- Exercise details
The records that follow must be repeated verbatim, every one of them.

- Input
begin
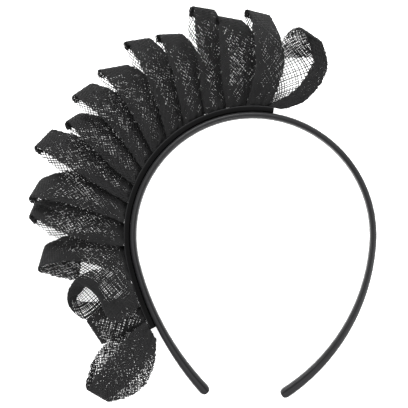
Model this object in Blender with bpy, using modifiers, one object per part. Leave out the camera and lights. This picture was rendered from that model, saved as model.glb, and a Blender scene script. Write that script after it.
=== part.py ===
"""Headband fascinator: a satin-covered band with a ruffle of folded loops of open straw cloth.

It lies on its side. X is the photograph's right, Y its up, and Z points at the viewer, so the
band's lower edge is at Z = 0. The origin is the middle of the whole thing's box, at its bottom.

Turns are degrees round the hoop from +X, counter-clockwise. Past the ends of the crown arc they
go on as length along the arms, a degree being as long as it is on the crown.
"""

import math
from typing import NamedTuple

import bmesh
import bpy
from mathutils import Vector

MM = 0.001

# Headband: a crown arc and two longer, flatter arms that draw in towards their tips
CROWN_RADIUS = 64.6 * MM
CROWN_RIGHT = -4.0
CROWN_LEFT = 194.0
RIGHT_ARM_RADIUS = 105.0 * MM
RIGHT_ARM_LENGTH = 99.0 * MM
LEFT_ARM_RADIUS = 155.0 * MM
LEFT_ARM_LENGTH = 80.0 * MM
BAND_WALL = 3.8 * MM
BAND_TIP_WALL = 6.0 * MM
BAND_DEPTH = 10.0 * MM
BAND_TIP_DEPTH = 8.0 * MM
BAND_EDGE_RADIUS = 1.1 * MM
WALL_GROWTH = 1.5
TIP_ROUND = 3.0 * MM
TIP_SHARE = 0.55
CROWN_STEPS = 36
ARM_STEPS = 10
TIP_STEPS = 3
CORNER_STEPS = 2

# Base strip, sewn along the band's outer side under the ruffle
BASE_START = 80.7
BASE_END = 225.0
BASE_WALL = 3.0 * MM
BASE_DEPTH = 8.4 * MM
BASE_LIFT = 0.8 * MM
BASE_EDGE_RADIUS = 0.75 * MM
BASE_STEPS = 40

# Ruffle: one long bias-cut strip of straw cloth, folded into a row of tilted loops
CLEARANCE = 0.3 * MM
CLOTH_WALL = 1.0 * MM
STRIP_WIDTH = 25.0 * MM
LOOP_RISE = 50.0 * MM
RUFFLE_DEPTH = 25.0 * MM
SEAT_WIDTH = 8.4 * MM
SEAT_GAP = 0.7 * MM
FOLD_RADIUS = 1.2 * MM
LEG_STEPS = 8
FOLD_STEPS = 4
CROSS_STEPS = 4
STRIP_STEPS = 22
FOLD_SHARE = 0.05
CROWNED = 0.20

# Finishes, as colour and roughness, and the angle from which an edge is sharp
SATIN = ((0.013, 0.013, 0.014), 0.35)
BASE_CLOTH = ((0.010, 0.010, 0.011), 0.6)
STRAW = ((0.020, 0.020, 0.021), 0.7)
SHARP_ANGLE = 40.0


class Tilt(NamedTuple):
    """How a loop's strip leans, as shares of RUFFLE_DEPTH: the depths of its two side edges.

    Right is the side of the smaller turn. The belly is how far each leg bulges from the middle.
    """

    seat_right: float
    seat_left: float
    middle_right: float
    middle_left: float
    fold_right: float
    fold_left: float
    belly: float


FACING = Tilt(0.10, 0.28, 0.17, 0.82, 0.12, 0.98, 0.055)
TURNED = Tilt(0.10, 0.28, 0.16, 0.79, 0.10, 0.90, 0.045)
TUCKED = Tilt(0.22, 0.22, 0.32, 0.30, 0.32, 0.34, 0.03)
HANGING = Tilt(0.30, 0.14, 0.74, 0.38, 0.80, 0.14, 0.14)


class Loop(NamedTuple):
    """One loop of the ruffle, seen with its seat below and its fold on top.

    Turns are degrees. Rises are shares of LOOP_RISE above the seats, and widths and spreads of
    STRIP_WIDTH. The near leg lies that much of a spread to the right, the far leg to the left.
    """

    name: str
    tilt: Tilt
    seat: float
    middle: float
    width: float
    spread: float
    fold_right: float
    rise_right: float
    fold_left: float
    rise_left: float


LOOPS = [
    Loop("loop_02", TURNED, 88.5, 86.2, 0.62, 0.03, 86.2, 0.97, 91.9, 1.00),
    Loop("loop_03", FACING, 97.0, 95.2, 0.92, 0.03, 93.3, 0.91, 99.5, 0.96),
    Loop("loop_04", TURNED, 107.0, 104.2, 0.66, 0.03, 100.1, 1.06, 105.1, 1.12),
    Loop("loop_05", FACING, 117.5, 113.0, 0.70, 0.03, 110.0, 0.90, 115.7, 0.96),
    Loop("loop_06", TURNED, 127.0, 121.2, 0.68, 0.03, 118.3, 1.00, 123.7, 1.07),
    Loop("loop_07", FACING, 136.0, 130.4, 0.76, 0.03, 127.0, 0.88, 133.4, 1.01),
    Loop("loop_08", TURNED, 144.5, 139.2, 0.68, 0.03, 137.4, 0.99, 142.6, 1.03),
    Loop("loop_09", FACING, 152.5, 148.2, 0.74, 0.03, 145.7, 0.89, 149.0, 0.93),
    Loop("loop_10", TURNED, 161.0, 156.8, 0.72, 0.03, 152.9, 1.05, 158.1, 1.11),
    Loop("loop_11", FACING, 170.0, 166.4, 0.76, 0.03, 166.1, 0.97, 170.8, 1.02),
    Loop("loop_12", FACING, 180.0, 176.0, 0.80, 0.02, 171.7, 0.97, 175.1, 0.99),
    Loop("loop_13", TURNED, 191.0, 187.2, 0.62, 0.13, 183.6, 0.85, 189.0, 0.92),
    Loop("loop_15", TUCKED, 215.0, 214.6, 0.60, 0.02, 210.6, 0.58, 221.4, 0.52),
    Loop("loop_16", HANGING, 224.0, 233.0, 0.96, -0.06, 233.4, 0.88, 241.3, 0.78),
]


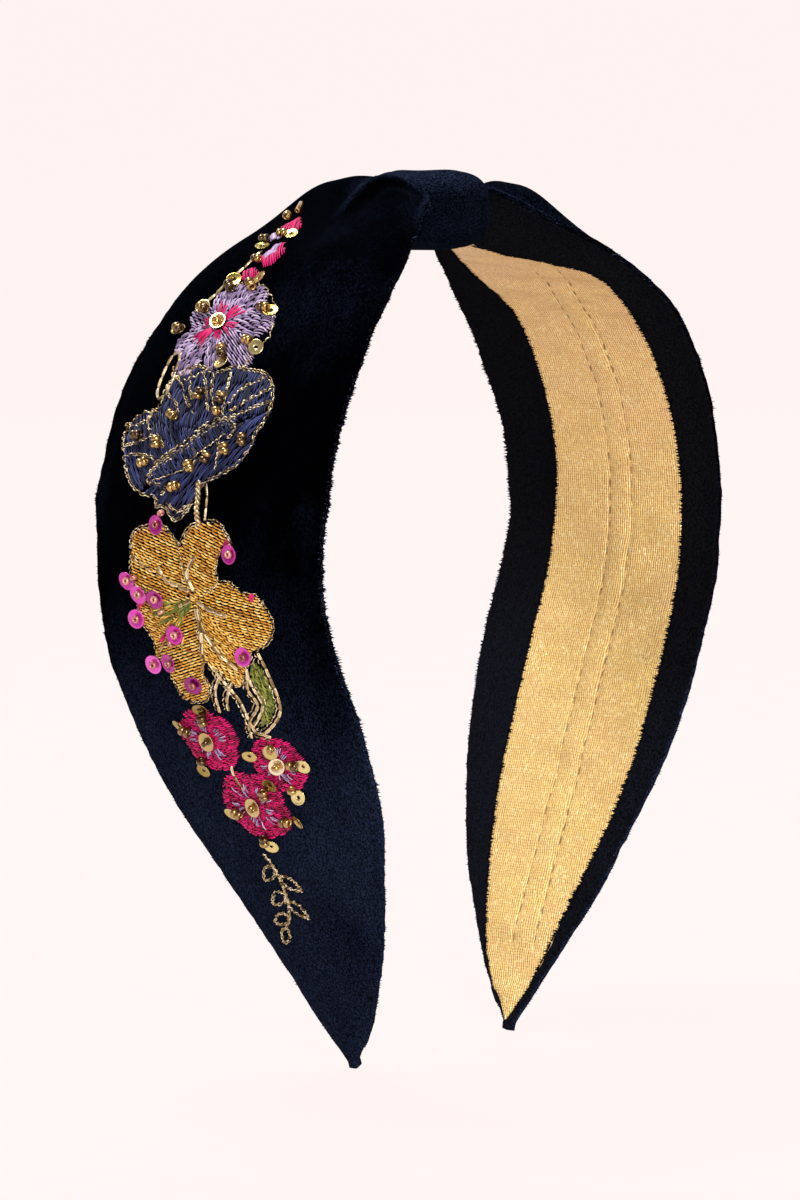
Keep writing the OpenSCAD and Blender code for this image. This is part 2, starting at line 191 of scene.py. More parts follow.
# How far each edge lies outside the plain outline: (s, mm)
EDGE_SHAPE = {
    (LEFT, 1): ((30, 0.0), (42, 0.2), (48, -0.4), (72, -0.4), (79, 0.4), (85, -0.2), (92, 0.0),
                (102, 0.6), (108, 1.1), (114, 0.7), (122, 0.1), (132, -0.4), (138, -0.9),
                (144, -1.6), (150, -2.0), (156, -1.85), (162, -1.4), (168, -0.7), (174, 0.45),
                (180, 1.4), (185, 1.9)),
    (LEFT, -1): ((50, 0.3), (60, 0.4), (67, 0.2), (78, 0.4), (85, -0.5), (96, -0.8),
                 (103, -0.4), (114, 0.2), (121, -0.1), (128, 0.4), (138, 0.6), (145, -0.2),
                 (156, 0.3), (168, 0.0), (174, 0.1), (180, -0.8), (185, -1.8)),
    (RIGHT, 1): ((34, 0.6), (48, 0.6), (55, 0.0), (61, 0.2), (66, -0.4), (72, -1.1), (84, -1.3),
                 (90, -1.7), (96, -0.9), (103, -0.4), (110, 0.1), (122, -0.7), (128, -0.6),
                 (136, -0.2), (146, 0.1), (156, 0.8), (163, 0.5), (174, 0.65), (180, -0.2),
                 (185, -1.0)),
    (RIGHT, -1): ((24, 0.3), (42, 0.9), (48, 1.3), (54, 0.6), (66, 0.4), (75, 0.0), (84, 0.4),
                  (91, 0.0), (97, 0.3), (108, 0.0), (128, -0.2), (144, -0.4), (150, -0.6),
                  (156, 0.2), (168, 0.2), (174, 0.4), (180, 0.95), (185, 1.2)),
}


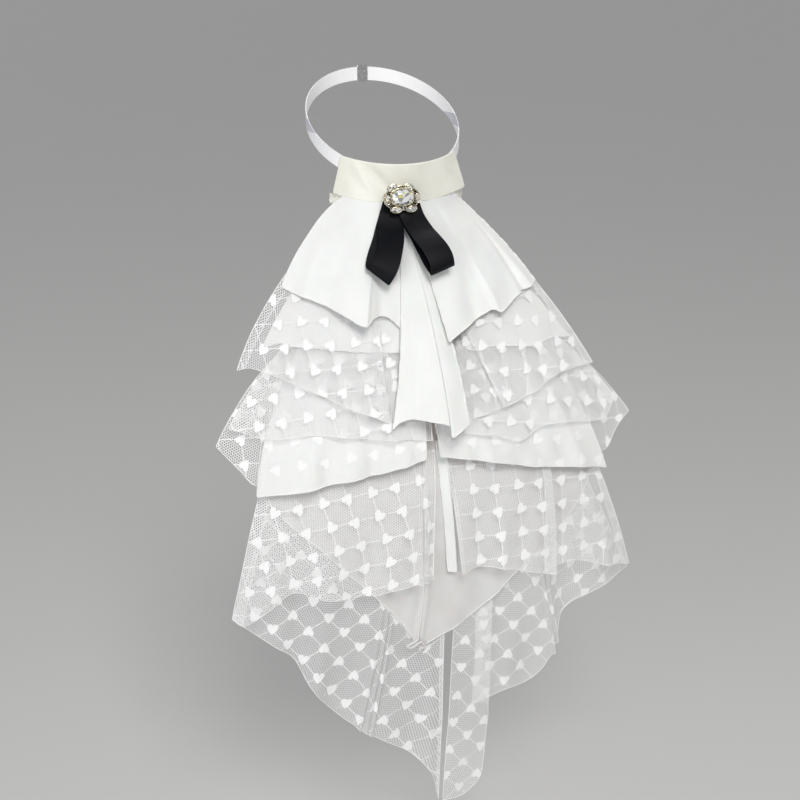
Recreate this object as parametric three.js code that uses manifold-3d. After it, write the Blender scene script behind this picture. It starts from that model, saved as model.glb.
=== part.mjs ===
end
- The completed task
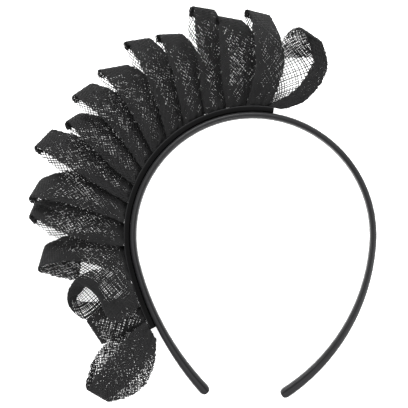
Model this object in Blender with bpy, using modifiers, one object per part. Leave out the camera and lights. This picture was rendered from that model, saved as model.glb, and a Blender scene script. Write that script after it.
=== part.py ===
"""Headband fascinator: a satin-covered band with a ruffle of folded loops of open straw cloth.

It lies on its side. X is the photograph's right, Y its up, and Z points at the viewer, so the
band's lower edge is at Z = 0. The origin is the middle of the whole thing's box, at its bottom.

Turns are degrees round the hoop from +X, counter-clockwise. Past the ends of the crown arc they
go on as length along the arms, a degree being as long as it is on the crown.
"""

import math
from typing import NamedTuple

import bmesh
import bpy
from mathutils import Vector

MM = 0.001

# Headband: a crown arc and two longer, flatter arms that draw in towards their tips
CROWN_RADIUS = 64.6 * MM
CROWN_RIGHT = -4.0
CROWN_LEFT = 194.0
RIGHT_ARM_RADIUS = 105.0 * MM
RIGHT_ARM_LENGTH = 99.0 * MM
LEFT_ARM_RADIUS = 155.0 * MM
LEFT_ARM_LENGTH = 80.0 * MM
BAND_WALL = 3.8 * MM
BAND_TIP_WALL = 6.0 * MM
BAND_DEPTH = 10.0 * MM
BAND_TIP_DEPTH = 8.0 * MM
BAND_EDGE_RADIUS = 1.1 * MM
WALL_GROWTH = 1.5
TIP_ROUND = 3.0 * MM
TIP_SHARE = 0.55
CROWN_STEPS = 36
ARM_STEPS = 10
TIP_STEPS = 3
CORNER_STEPS = 2

# Base strip, sewn along the band's outer side under the ruffle
BASE_START = 80.7
BASE_END = 225.0
BASE_WALL = 3.0 * MM
BASE_DEPTH = 8.4 * MM
BASE_LIFT = 0.8 * MM
BASE_EDGE_RADIUS = 0.75 * MM
BASE_STEPS = 40

# Ruffle: one long bias-cut strip of straw cloth, folded into a row of tilted loops
CLEARANCE = 0.3 * MM
CLOTH_WALL = 1.0 * MM
STRIP_WIDTH = 25.0 * MM
LOOP_RISE = 50.0 * MM
RUFFLE_DEPTH = 25.0 * MM
SEAT_WIDTH = 8.4 * MM
SEAT_GAP = 0.7 * MM
FOLD_RADIUS = 1.2 * MM
LEG_STEPS = 8
FOLD_STEPS = 4
CROSS_STEPS = 4
STRIP_STEPS = 22
FOLD_SHARE = 0.05
CROWNED = 0.20

# Finishes, as colour and roughness, and the angle from which an edge is sharp
SATIN = ((0.013, 0.013, 0.014), 0.35)
BASE_CLOTH = ((0.010, 0.010, 0.011), 0.6)
STRAW = ((0.020, 0.020, 0.021), 0.7)
SHARP_ANGLE = 40.0


class Tilt(NamedTuple):
    """How a loop's strip leans, as shares of RUFFLE_DEPTH: the depths of its two side edges.

    Right is the side of the smaller turn. The belly is how far each leg bulges from the middle.
    """

    seat_right: float
    seat_left: float
    middle_right: float
    middle_left: float
    fold_right: float
    fold_left: float
    belly: float


FACING = Tilt(0.10, 0.28, 0.17, 0.82, 0.12, 0.98, 0.055)
TURNED = Tilt(0.10, 0.28, 0.16, 0.79, 0.10, 0.90, 0.045)
TUCKED = Tilt(0.22, 0.22, 0.32, 0.30, 0.32, 0.34, 0.03)
HANGING = Tilt(0.30, 0.14, 0.74, 0.38, 0.80, 0.14, 0.14)


class Loop(NamedTuple):
    """One loop of the ruffle, seen with its seat below and its fold on top.

    Turns are degrees. Rises are shares of LOOP_RISE above the seats, and widths and spreads of
    STRIP_WIDTH. The near leg lies that much of a spread to the right, the far leg to the left.
    """

    name: str
    tilt: Tilt
    seat: float
    middle: float
    width: float
    spread: float
    fold_right: float
    rise_right: float
    fold_left: float
    rise_left: float


LOOPS = [
    Loop("loop_02", TURNED, 88.5, 86.2, 0.62, 0.03, 86.2, 0.97, 91.9, 1.00),
    Loop("loop_03", FACING, 97.0, 95.2, 0.92, 0.03, 93.3, 0.91, 99.5, 0.96),
    Loop("loop_04", TURNED, 107.0, 104.2, 0.66, 0.03, 100.1, 1.06, 105.1, 1.12),
    Loop("loop_05", FACING, 117.5, 113.0, 0.70, 0.03, 110.0, 0.90, 115.7, 0.96),
    Loop("loop_06", TURNED, 127.0, 121.2, 0.68, 0.03, 118.3, 1.00, 123.7, 1.07),
    Loop("loop_07", FACING, 136.0, 130.4, 0.76, 0.03, 127.0, 0.88, 133.4, 1.01),
    Loop("loop_08", TURNED, 144.5, 139.2, 0.68, 0.03, 137.4, 0.99, 142.6, 1.03),
    Loop("loop_09", FACING, 152.5, 148.2, 0.74, 0.03, 145.7, 0.89, 149.0, 0.93),
    Loop("loop_10", TURNED, 161.0, 156.8, 0.72, 0.03, 152.9, 1.05, 158.1, 1.11),
    Loop("loop_11", FACING, 170.0, 166.4, 0.76, 0.03, 166.1, 0.97, 170.8, 1.02),
    Loop("loop_12", FACING, 180.0, 176.0, 0.80, 0.02, 171.7, 0.97, 175.1, 0.99),
    Loop("loop_13", TURNED, 191.0, 187.2, 0.62, 0.13, 183.6, 0.85, 189.0, 0.92),
    Loop("loop_15", TUCKED, 215.0, 214.6, 0.60, 0.02, 210.6, 0.58, 221.4, 0.52),
    Loop("loop_16", HANGING, 224.0, 233.0, 0.96, -0.06, 233.4, 0.88, 241.3, 0.78),
]


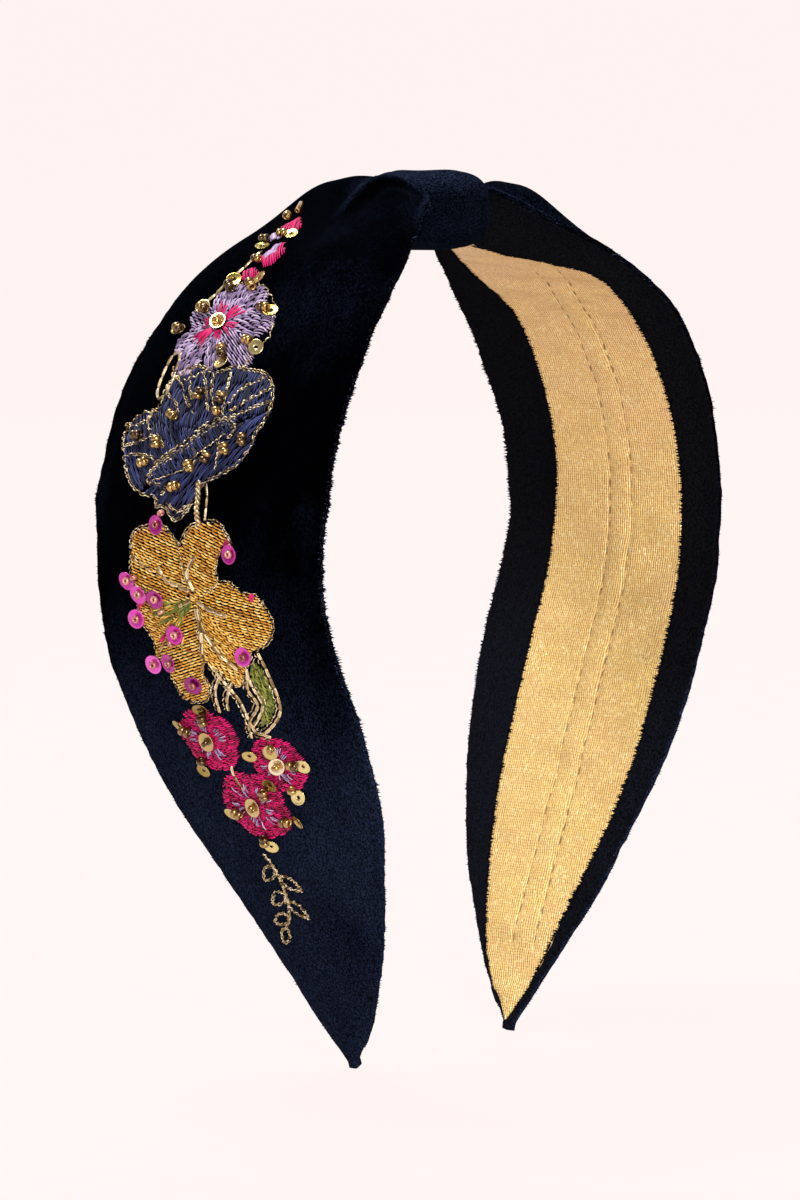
Keep writing the OpenSCAD and Blender code for this image. This is part 2, starting at line 191 of scene.py. More parts follow.
# How far each edge lies outside the plain outline: (s, mm)
EDGE_SHAPE = {
    (LEFT, 1): ((30, 0.0), (42, 0.2), (48, -0.4), (72, -0.4), (79, 0.4), (85, -0.2), (92, 0.0),
                (102, 0.6), (108, 1.1), (114, 0.7), (122, 0.1), (132, -0.4), (138, -0.9),
                (144, -1.6), (150, -2.0), (156, -1.85), (162, -1.4), (168, -0.7), (174, 0.45),
                (180, 1.4), (185, 1.9)),
    (LEFT, -1): ((50, 0.3), (60, 0.4), (67, 0.2), (78, 0.4), (85, -0.5), (96, -0.8),
                 (103, -0.4), (114, 0.2), (121, -0.1), (128, 0.4), (138, 0.6), (145, -0.2),
                 (156, 0.3), (168, 0.0), (174, 0.1), (180, -0.8), (185, -1.8)),
    (RIGHT, 1): ((34, 0.6), (48, 0.6), (55, 0.0), (61, 0.2), (66, -0.4), (72, -1.1), (84, -1.3),
                 (90, -1.7), (96, -0.9), (103, -0.4), (110, 0.1), (122, -0.7), (128, -0.6),
                 (136, -0.2), (146, 0.1), (156, 0.8), (163, 0.5), (174, 0.65), (180, -0.2),
                 (185, -1.0)),
    (RIGHT, -1): ((24, 0.3), (42, 0.9), (48, 1.3), (54, 0.6), (66, 0.4), (75, 0.0), (84, 0.4),
                  (91, 0.0), (97, 0.3), (108, 0.0), (128, -0.2), (144, -0.4), (150, -0.6),
                  (156, 0.2), (168, 0.2), (174, 0.4), (180, 0.95), (185, 1.2)),
}


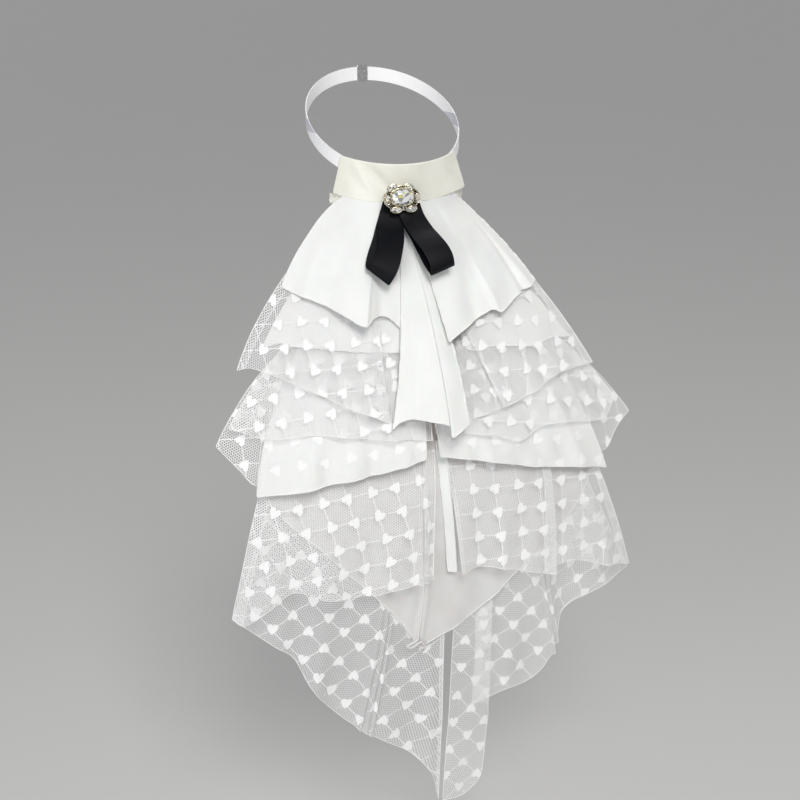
Recreate this object as parametric three.js code that uses manifold-3d. After it, write the Blender scene script behind this picture. It starts from that model, saved as model.glb.
=== part.mjs ===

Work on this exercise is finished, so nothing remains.